Richard was set apart as a full-time missionary, an ordained minister of the gospel last night in our home. Stake President, Curtis Dahl set him apart, joined by Bishop John Swallow, Shane Pace, Justin Ashby and Richard Haskell, Sr.. President Dahl pronounced meaningful blessings for Richard and there was a great spirit with us. Bishop Swallow, Brother Pace, Leslie and I each bore our testimonies to Richard and offered him some last bits of counsel. Becca and Justin Ashby and our daughter Lauren were with us as well. Afterwards, our family spent the remainder of the evening talking about missions, theology, how important it is to live the tenants of the faith that you espouse and remembering just why apple pie and vanilla ice cream are among life's simple pleasures. Actually, we did more than remember - the six of us consumed an entire pie! We love Leslie's pies!

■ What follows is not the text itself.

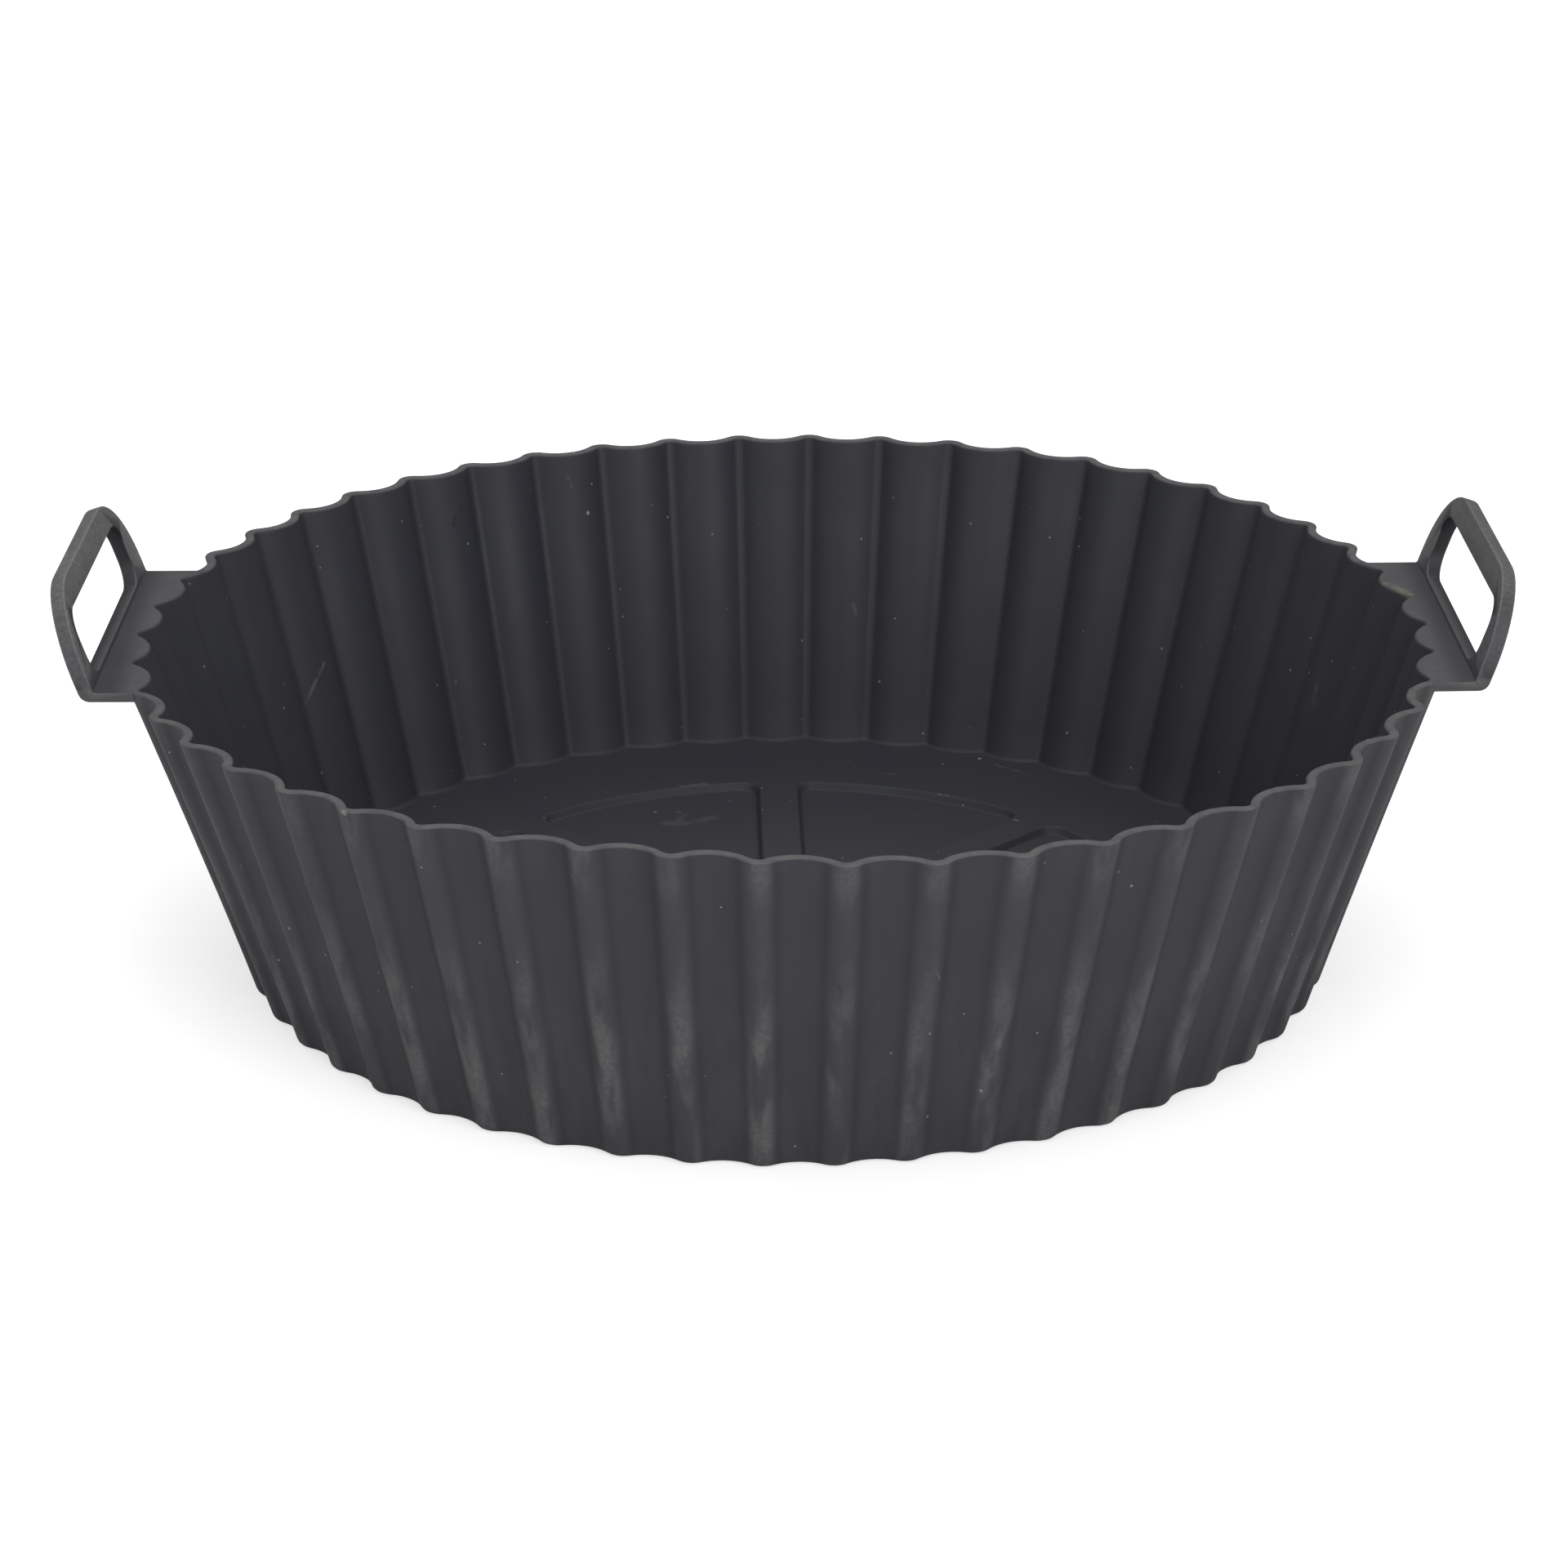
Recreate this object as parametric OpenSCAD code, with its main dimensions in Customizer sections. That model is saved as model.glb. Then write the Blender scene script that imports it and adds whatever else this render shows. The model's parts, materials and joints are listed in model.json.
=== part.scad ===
// Round basket liner moulded in one piece from soft silicone: a fluted bowl with a
// flat floor, sunk floor panels and a lifting loop on each side of the rim.

/* [Bowl] */
// Outside diameter over the flute crests at the rim
rim_d = 201; // [192:1:230]
// Outside diameter over the flute crests at the base
base_d = 170; // [150:1:184]
// Height from the underside to the rim
bowl_h = 53; // [40:1:80]
// Thickness of the fluted wall, square to its surface
wall_t = 1.4; // [1:0.1:2]
// Thickness of the floor outside the sunk panels
floor_t = 2.1; // [1.7:0.1:3.5]
// Outside radius where the wall turns under into the floor
heel_r = 1.8; // [0.8:0.1:3]
// Inside radius where the wall meets the floor
toe_r = 0.8; // [0.4:0.1:2]

/* [Flutes] */
// Number of flutes around the bowl, even so that both loops sit on a crest
flutes = 50; // [36:2:60]
// Depth of the flutes at the rim
rim_flute = 2.5; // [1.2:0.1:3.2]
// Depth of the flutes at the base
base_flute = 1.5; // [0.6:0.1:2.2]
// Rounding of the crests on the outside
crest_r = 2.8; // [2:0.1:3.4]

/* [Floor panels] */
// Number of sunk panels in the floor
panels = 8; // [4:1:10]
// Radius of the outer edge of the panels
panel_reach = 61.1; // [45:0.1:68]
// Radius of the plain hub inside the panels
hub_r = 17; // [13:0.5:30]
// Width of the spokes left between the panels
spoke_w = 6.4; // [4:0.2:9]
// Thickness of the floor in the panels
panel_t = 0.9; // [0.6:0.1:1.5]
// Run of the sloping walls around each panel
panel_run = 0.6; // [0.1:0.1:1]
// Rounding of the panel corners at the top of their walls
panel_corner_r = 3; // [1.2:0.1:4]

/* [Lifting loops] */
// Width of each ledge and of the loop's foot
loop_w = 54.6; // [44:0.2:60]
// How far the ledge runs out past the crests before it turns up
ledge_reach = 2.6; // [1.5:0.1:8]
// Thickness of the ledge, flush with the rim
ledge_t = 1.65; // [1.2:0.05:2.5]
// Height of the loop along its own slope
loop_h = 15.4; // [13:0.2:22]
// Thickness of the loop
loop_t = 2.3; // [1.6:0.1:3]
// Outward lean of the loop from upright
loop_lean = 19; // [5:1:30]
// Radius of the curved limbs
limb_r = 12.8; // [9:0.2:12.8]
// Width of the limbs beside the finger opening
limb_w = 5.6; // [3.5:0.2:8]
// Height of the grip bar above the finger opening
grip_h = 4.45; // [3:0.05:6]
// Height of the sill between the ledge and the finger opening
sill_h = 0.55; // [0.3:0.05:1.5]
// Rounding of the corners of the finger opening
opening_r = 3.8; // [1:0.1:4]
// Outside radius where the ledge turns up into the loop
knuckle_r = 2; // [0.8:0.1:2]
// Inside radius in the crook between the ledge and the loop
crook_r = 0.7; // [0.3:0.1:1.5]

/* [Hidden] */
$fn = 64;
silicone = "#48494d";
lap = 0.1;
crest_steps = 4;
lobe_steps = 4;
corner_steps = 5;
arc_steps = 6;
hub_steps = 2;
rim_r = rim_d / 2;
base_r = base_d / 2;
slope = (rim_r - base_r) / bowl_h;
draft = atan(slope);
wall_run = wall_t / cos(draft);
notch_r = 0.2;
crest_round = max(crest_r, wall_run + notch_r);
loop_foot_x = rim_r + ledge_reach;
ledge_seat = 0.25;
corner_share = 0.8;
limb_centre = loop_w / 2 - limb_r;
opening_top = loop_h - grip_h;
knuckle = min(knuckle_r, loop_t);

// Radius over the crests, and depth of the flutes, at a height
function crest_at(z) = base_r + slope * z;
function flute_at(z) = base_flute + (rim_flute - base_flute) * z / bowl_h;

// One flute, from a crest to the next, as [distance along the rim, drop from the crest].
// The crest is an arc that runs into the lobe's larger arc, and inset moves both inwards.
function flute_points(r, depth, inset) =
  let (half = PI * r / flutes,
       flank = 2 * atan(depth / half),
       lobe_r = half / sin(flank) - crest_round,
       crest_in = crest_round - inset,
       lobe_in = lobe_r + inset)
  concat(
    [for (i = [-crest_steps / 2 : crest_steps / 2])
      let (a = flank * i * 2 / crest_steps)
      [crest_in * sin(a), crest_round - crest_in * cos(a)]],
    [for (i = [1 : lobe_steps - 1])
      let (a = flank * (1 - 2 * i / lobe_steps))
      [half - lobe_in * sin(a), depth - lobe_r + lobe_in * cos(a)]]);

// Outline of the bowl at one height, over flutes number first to last, flute 0 starting at +X
function outline(r, z, inset, first, last) =
  let (one = flute_points(r, flute_at(z), inset))
  [for (k = [first : last], p = one)
    let (a = (k + p[0] * flutes / (2 * PI * r)) * 360 / flutes)
    [(r - p[1]) * cos(a), (r - p[1]) * sin(a), z]];

function ring(r, z, inset = 0) = outline(r, z, inset, 0, flutes - 1);

// The heel's rounding outside, then the wall up to the rim
outer_rings = concat(
  [for (a = [-90, -(90 + draft) / 2, -draft])
    let (z = heel_r * (1 + sin(a)))
    ring(crest_at(heel_r) - heel_r / cos(draft) + heel_r * cos(a), z)],
  [ring(rim_r, bowl_h)]);

// Back down inside, to the toe's rounding at the floor
inner_rings = concat(
  [ring(rim_r, bowl_h, wall_run)],
  [for (a = [draft, (90 + draft) / 2, 90])
    let (z = floor_t + toe_r * (1 - sin(a)),
         tuck = toe_r / cos(draft) - toe_r * cos(a) - slope * toe_r * sin(a))
    ring(crest_at(z) - tuck, z, wall_run)]);

// A solid lofted through rings that have as many points each, closed by the first and the last
module loft(rings) {
  n = len(rings[0]);
  last = len(rings) - 1;
  polyhedron(
    points = [for (r = rings, p = r) p],
    faces = concat(
      [[for (i = [0 : n - 1]) i]],
      [for (j = [0 : last - 1], i = [0 : n - 1]) [j * n + i, (j + 1) * n + i, (j + 1) * n + (i + 1) % n]],
      [for (j = [0 : last - 1], i = [0 : n - 1]) [j * n + i, (j + 1) * n + (i + 1) % n, j * n + (i + 1) % n]],
      [[for (i = [n - 1 : -1 : 0]) last * n + i]]));
}

// Points of an arc about c, from angle a to angle b, without the first one where skip is 1
function arc(c, r, a, b, steps, skip = 0) =
  [for (i = [skip : steps]) let (t = a + (b - a) * i / steps) c + r * [cos(t), sin(t)]];

// Outline of one sunk panel, inset from its edge: a sector about +X with round corners, the
// two at the hub no larger than fits there
function panel_points(inset) =
  let (half = 180 / panels,
       hub_room = (hub_r * sin(half) - spoke_w / 2) / (1 - sin(half)),
       hub_corner_r = min(panel_corner_r, corner_share * hub_room),
       far_r = panel_reach - panel_corner_r,
       near_r = hub_r + hub_corner_r,
       far = half - asin((spoke_w / 2 + panel_corner_r) / far_r),
       near = half - asin((spoke_w / 2 + hub_corner_r) / near_r),
       upper = concat(
         arc([0, 0], panel_reach - inset, 0, far, arc_steps),
         arc(far_r * [cos(far), sin(far)], panel_corner_r - inset, far, half + 90, corner_steps, 1),
         arc(near_r * [cos(near), sin(near)], hub_corner_r - inset, half + 90, near + 180, corner_steps),
         arc([0, 0], hub_r + inset, near, 0, hub_steps, 1)))
  concat(upper, [for (i = [len(upper) - 2 : -1 : 1]) [upper[i][0], -upper[i][1]]]);

function panel_ring(inset, z) = [for (p = panel_points(inset)) [p[0], p[1], z]];

// The panels' walls slope down to the thin floor in them
module floor_panels() {
  for (k = [0 : panels - 1])
    rotate((k + 0.5) * 360 / panels)
      loft([panel_ring(panel_run, panel_t), panel_ring(0, floor_t), panel_ring(0, floor_t + lap)]);
}

// Plan of the ledge: it follows the flutes inside the wall and ends square to the loop
module ledge_plan() {
  reach = ceil(asin(loop_w / 2 / rim_r) * flutes / 360) + 1;
  seat = outline(rim_r, bowl_h, wall_run * (1 - ledge_seat), -reach, reach - 1);
  turn = loop_foot_x;
  side = rim_r * sin(reach * 360 / flutes);
  intersection() {
    polygon(concat([for (p = seat) [p[0], p[1]]], [[turn, side], [turn, -side]]));
    translate([0, -loop_w / 2]) square([turn, loop_w]);
  }
}

// Side view of the loop, [outward, up] from the turn: foot, knuckle, leaning plate and crook
module loop_side() {
  up = [sin(loop_lean), cos(loop_lean)];
  out = [cos(loop_lean), -sin(loop_lean)];
  knuckle_x = (loop_t - knuckle) / cos(loop_lean) + (knuckle - ledge_t) * tan(loop_lean);
  crook_x = crook_r * (sin(loop_lean) - 1) / cos(loop_lean);
  polygon(concat(
    [[crook_x - lap, -ledge_t]],
    arc([knuckle_x, knuckle - ledge_t], knuckle, -90, -loop_lean, corner_steps),
    [loop_h * up + loop_t * out, loop_h * up],
    arc([crook_x, crook_r], crook_r, -loop_lean, -90, corner_steps),
    [[crook_x - lap, 0]]));
}

// Front view of the loop: two round limbs joined by the straight grip, down to the foot
module loop_front() {
  foot = ledge_t / cos(loop_lean) + loop_t;
  for (s = [-1, 1])
    translate([s * limb_centre, loop_h - limb_r]) circle(limb_r);
  translate([-limb_centre, -foot]) square([2 * limb_centre, foot + loop_h]);
  translate([-loop_w / 2, -foot]) square([loop_w, foot + loop_h - limb_r]);
}

// The finger opening, with round corners
module finger_opening() {
  w = loop_w - 2 * limb_w;
  h = opening_top - sill_h;
  translate([-w / 2, sill_h]) {
    translate([opening_r, 0]) square([w - 2 * opening_r, h]);
    translate([0, opening_r]) square([w, h - 2 * opening_r]);
    for (x = [opening_r, w - opening_r], y = [opening_r, h - opening_r])
      translate([x, y]) circle(opening_r);
  }
}

// Stands a front view up in the loop's leaning plane, deep enough to pass the foot
module in_loop_plane() {
  depth = 3 * loop_t + ledge_t;
  rotate([0, loop_lean, 0]) rotate([90, 0, 90])
    translate([0, 0, -depth]) linear_extrude(2 * depth) children();
}

module lifting_loop() {
  translate([0, 0, bowl_h - ledge_t]) linear_extrude(ledge_t) ledge_plan();
  translate([loop_foot_x, 0, bowl_h])
    difference() {
      intersection() {
        translate([0, loop_w / 2, 0]) rotate([90, 0, 0]) linear_extrude(loop_w) loop_side();
        in_loop_plane() loop_front();
      }
      in_loop_plane() finger_opening();
    }
}

module liner() {
  color(silicone)
    difference() {
      union() {
        loft(concat(outer_rings, inner_rings));
        for (a = [0, 180]) rotate(a) lifting_loop();
      }
      floor_panels();
    }
}

liner();
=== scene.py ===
import json
from math import asin, atan, atan2, cos, degrees, exp, hypot, pi, radians, sin, tan

import bmesh
import bpy
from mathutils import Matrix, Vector

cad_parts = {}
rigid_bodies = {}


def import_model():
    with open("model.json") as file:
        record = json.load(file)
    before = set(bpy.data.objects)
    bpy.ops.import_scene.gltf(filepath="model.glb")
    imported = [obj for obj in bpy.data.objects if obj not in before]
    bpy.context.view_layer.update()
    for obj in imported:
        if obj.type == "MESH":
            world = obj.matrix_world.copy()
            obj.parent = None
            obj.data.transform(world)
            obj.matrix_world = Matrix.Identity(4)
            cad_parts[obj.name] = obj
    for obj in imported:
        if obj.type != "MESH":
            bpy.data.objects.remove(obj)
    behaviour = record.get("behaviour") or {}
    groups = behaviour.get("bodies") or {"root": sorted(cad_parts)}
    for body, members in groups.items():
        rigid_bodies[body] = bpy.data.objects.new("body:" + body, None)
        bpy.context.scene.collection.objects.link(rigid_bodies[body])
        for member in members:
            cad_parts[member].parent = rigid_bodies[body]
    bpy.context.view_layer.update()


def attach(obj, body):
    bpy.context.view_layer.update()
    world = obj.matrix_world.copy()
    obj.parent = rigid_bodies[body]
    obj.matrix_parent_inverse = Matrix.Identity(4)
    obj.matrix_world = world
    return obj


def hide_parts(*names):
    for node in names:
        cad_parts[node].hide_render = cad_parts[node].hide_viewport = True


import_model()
mm = 0.001

# The bowl of the liner, moulded in one piece from soft silicone: a thin fluted wall that
# leans out to the rim, and a flat floor. One flute is drawn level by level, skinned, and
# copied around the bowl.
rim_radius = 100.5 * mm
base_radius = 85 * mm
bowl_height = 53 * mm
wall_thickness = 1.4 * mm
floor_thickness = 2.1 * mm
heel_radius = 1.8 * mm
toe_radius = 0.8 * mm
rim_edge_radius = 0.36 * mm
shoulder_drop = 0.25 * mm
underside_margin = 0.6 * mm
merge_distance = 0.01 * mm
flute_count = 50
flute_turn = 2 * pi / flute_count
rim_flute_depth = 2.5 * mm
base_flute_depth = 1.5 * mm
crest_radius = 2.8 * mm
crest_steps = 10
lobe_steps = 12
wall_levels = 9
up = (0, 0, 1)
wall_slope = (rim_radius - base_radius) / bowl_height
wall_draft = atan(wall_slope)
wall_run = wall_thickness / cos(wall_draft)


def start_object(name):
    """Starts an empty mesh object and opens it for editing."""
    bpy.ops.object.select_all(action="DESELECT")
    new = bpy.data.objects.new(name, bpy.data.meshes.new(name))
    bpy.context.scene.collection.objects.link(new)
    bpy.context.view_layer.objects.active = new
    new.select_set(True)
    bpy.ops.object.mode_set(mode="EDIT")
    bpy.ops.mesh.select_mode(type="VERT")
    return new


def select_only(wanted, kind="verts"):
    """Selects the vertices, edges or faces of the edited mesh that the test wanted picks."""
    mesh = bmesh.from_edit_mesh(bpy.context.object.data)
    for element in (mesh.faces, mesh.edges, mesh.verts):
        for e in element:
            e.select = False
    for e in getattr(mesh, kind):
        if wanted(e):
            e.select_set(True)
    if kind == "verts":
        mesh.select_flush(True)
    bmesh.update_edit_mesh(bpy.context.object.data)


def put_vertex(point):
    """Puts one vertex down, alone selected, as the start of a line."""
    mesh = bmesh.from_edit_mesh(bpy.context.object.data)
    for e in list(mesh.verts) + list(mesh.edges) + list(mesh.faces):
        e.select = False
    mesh.verts.new(point).select_set(True)
    bmesh.update_edit_mesh(bpy.context.object.data)


def spin_about(centre, turn, steps, axis=up, copies=False):
    """Draws an arc from what is selected, about an axis, or sets copies along it."""
    bpy.ops.mesh.spin(steps=steps, angle=-turn, center=centre, axis=axis, dupli=copies)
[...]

Richard enters the MTC this afternoon. In the grand scheme of things it is just one little event, and the two years during which Richard will be in Australia will ultimately be remembered as a short time of focused service. But for right now, and for us, those two years and this event have amazing import - our world is changing, in a way we've always known it would, but the knowing only tempers the reality. Our little boy, our 6'2", 200+ pound, 19 year old son, my buddy and helper is heading out and there's nothing we could or would do to change it. Richard is exactly where we've hoped he would be at this point in his life. This, by the way, falls under the heading of 'be careful what you wish for'.
So this afternoon we'll go to the MTC, become emotional as the Elders and Sisters stand and sing 'Called To Serve' and then morph into weeping ninnies as we go out one door and our son goes through another. But we'll keep in mind that we're going out the door, going back home and he'll be going into a doorway that will bring him some of the defining experiences of his life. We can only presume what some of those will be, they're different for every missionary - but what is common to all missionaries is the inescapable reality that the years of diligent service, began as a boy, lead to rich lives lived by honorable men, dutiful priesthood holders, faithful husbands and loving fathers. What a glorious progression, what an amazing experience, what an impressive young man - our son.